New Zealand’s most famous short-story writer, Katherine Mansfield, after a coach trip in November 1907 from Napier to Rangitaiki and Galatea, across the desolate high plains of the Kaingaroa plateau, wrote in The Woman at the Store:
All day long the heat was terrible. The wind blew close to the ground; it rooted among the tussock grass, slithered along the road, so that the white pumice dust swirled in our faces, settled and sifted over us and was like a dry-skin itching for growth on our bodies. The horses stumbled along, coughing and chuffing... Hundreds of larks shrilled; the sky was slate colour, and the sound of the larks reminded me of slate pencils scraping over its surface. There was nothing to be seen but wave after wave of tussock grass, patched with purple orchids and manuka bushes covered with thick spider webs.

A hundred years later, the landscape presents a vastly different prospect to the traveller. The rutted pumice track has become a modern high-speed state highway. The native tussock and manuka have been largely replaced by a firebreak fringe of scrawny grass, backed by mile after mile of sombre radiata pine relieved at intervals by groves of feeble eucalypts, an attempt by the late New Zealand Forest Service at roadside beautification. In other places, sheep graze on sparse pasture, and, increasingly, dairy herds on lush swards of ryegrass and clover. Only the heat is still there, and the skylarks. On clear summer days, this is about as continental a climate as one finds in the North Island.

Yet, remarkably, just a short distance off State Highway 5, close to the northern foothills of the Ahimanawa Range, a piece of the landscape encountered by early travellers and described so vividly by Katherine Mansfield has survived nearly a century of land development in the region. This is Rangitaiki Conservation Area, a corner forgotten after its abandonment by farmers in the early 1920s until its rediscovery by scientists of the Forest Research Institute (FRI) in Rotorua in the mid-1980s.

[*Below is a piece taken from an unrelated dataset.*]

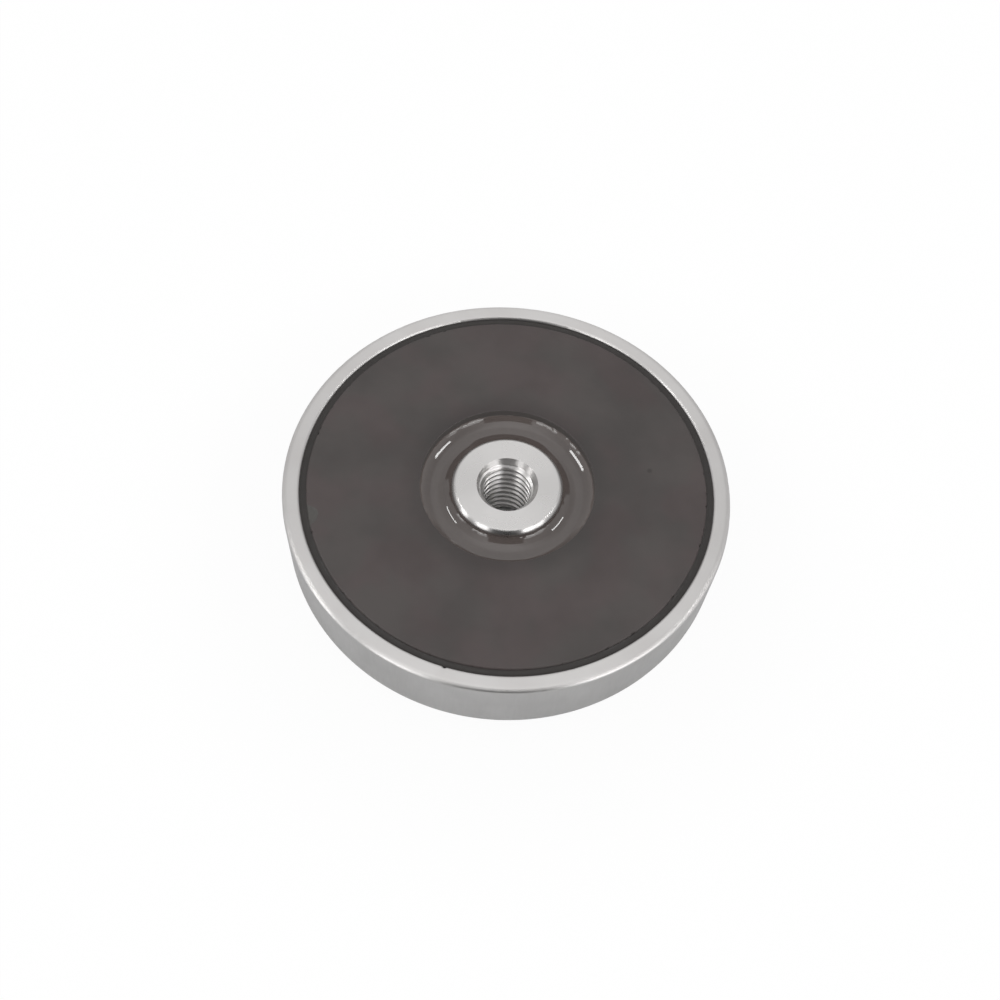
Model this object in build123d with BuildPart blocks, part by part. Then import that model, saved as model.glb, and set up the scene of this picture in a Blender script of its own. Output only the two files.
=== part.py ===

John Nicholls, responsible for promoting the idea of a nationwide network of reserves within the then state forests, was poring over early black-and-white aerial photographs of the region one autumn afternoon when he identified what appeared to be a great tract of short scrub around the upper reaches of the Rangitaiki River. Wondering if it was an area that had escaped the effects of the decades of forestry expansion over so much of that part of the country, he collared a fellow scientist and drove down there a few days later. To the two men’s amazement, as they crossed the low saddle that separated the area from the highway, they were greeted by a vast expanse of red-brown monoao (Dracophyllum subulatum) shrubland, the largest and best surviving example either had seen of frost flats, an ecosystem that once stretched over thousands of hectares of the volcanic plateau but by then had all but disappeared.